Anyway, after dinner, we settled in to watch HP and then Bec and I watched Pride & Prejudice.
Movie review:
I’ve already reviewed HP – Deathly Hallows Part 2 (see here), so just a few more comments.  First, the contrast of 2D and 3D.  I much prefered the DVD 2D version.  I looked for the blurring I mentioned in my initial review and didn’t notice it.  Second (and otherwise), the movie did NOT translate to the smaller screen very well.  To be fair, our home screen is only 48 inches and we were sitting a good 8-10 feet from the screen, so it may be different if larger or closer.  I’ll almost certainly watch it again on my PC, so that may resolve the issue.  My PC screen is 32 inches, but I’m literally three feet away (arms length).  All in all, I really enjoyed the movie the second time around and look forward to watching it more over time.  I’m hoping to just settle in one weekend and have an HP marathon.  It may even prompt me to re-read the book series.  (Oh yeah, Longbottom rocks!)
The second movie was Pride & Prejudice (2005) staring  Keira Knightley and Matthew Macfadyen.  I’ve seen this movie several times and I absolutely love it!  Obviously, the camera loves Knightley, but I think Macfadyen is terrific in the role of Mr.

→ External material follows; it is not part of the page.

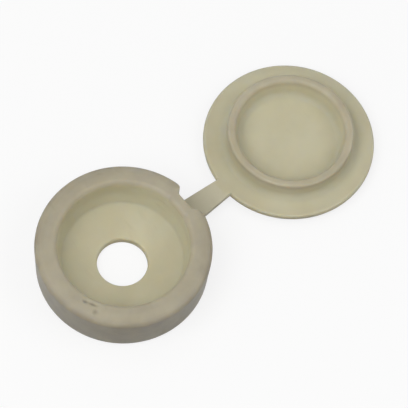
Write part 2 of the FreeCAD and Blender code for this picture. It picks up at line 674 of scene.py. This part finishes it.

Darcy and, for me, almost steals the movie.  He’s not great looking in a Tom Cruise “pretty boy Hollywood” style, but ruggedly handsome in a Dennis Quaid / Jim Caviezel style.  I think the chemistry between them (Knightley and Macfadyen, not Quaid and Caviezel) really makes to movie.  I also think the details in the movie make it great.  For example, when the characters walk across the fields they end up with clothes soaked for about a foot up their skirts and capes and a water line that’s higher than the mud line.  The details in the main houses are also really minute, which makes me look for them again and again.  There is one scene where the house staff are covering up a table when the master of the house leaves and they stoop to brush off / smooth out any wrinkles on the sheet.   That’s the kind of detail which makes filming a period piece so interesting to me.
Both movies are strong recommendations!!
By the way, if you like Jim Caviezel, you’ll enjoy checking out “Person of Interest” – his new TV series on CBS.
I’m debating with myself whether I should set up a separate page to track the movies I’m reviewing…  I’m tempted, but still kicking it around.  I think I need a book review page first…  We’ll see.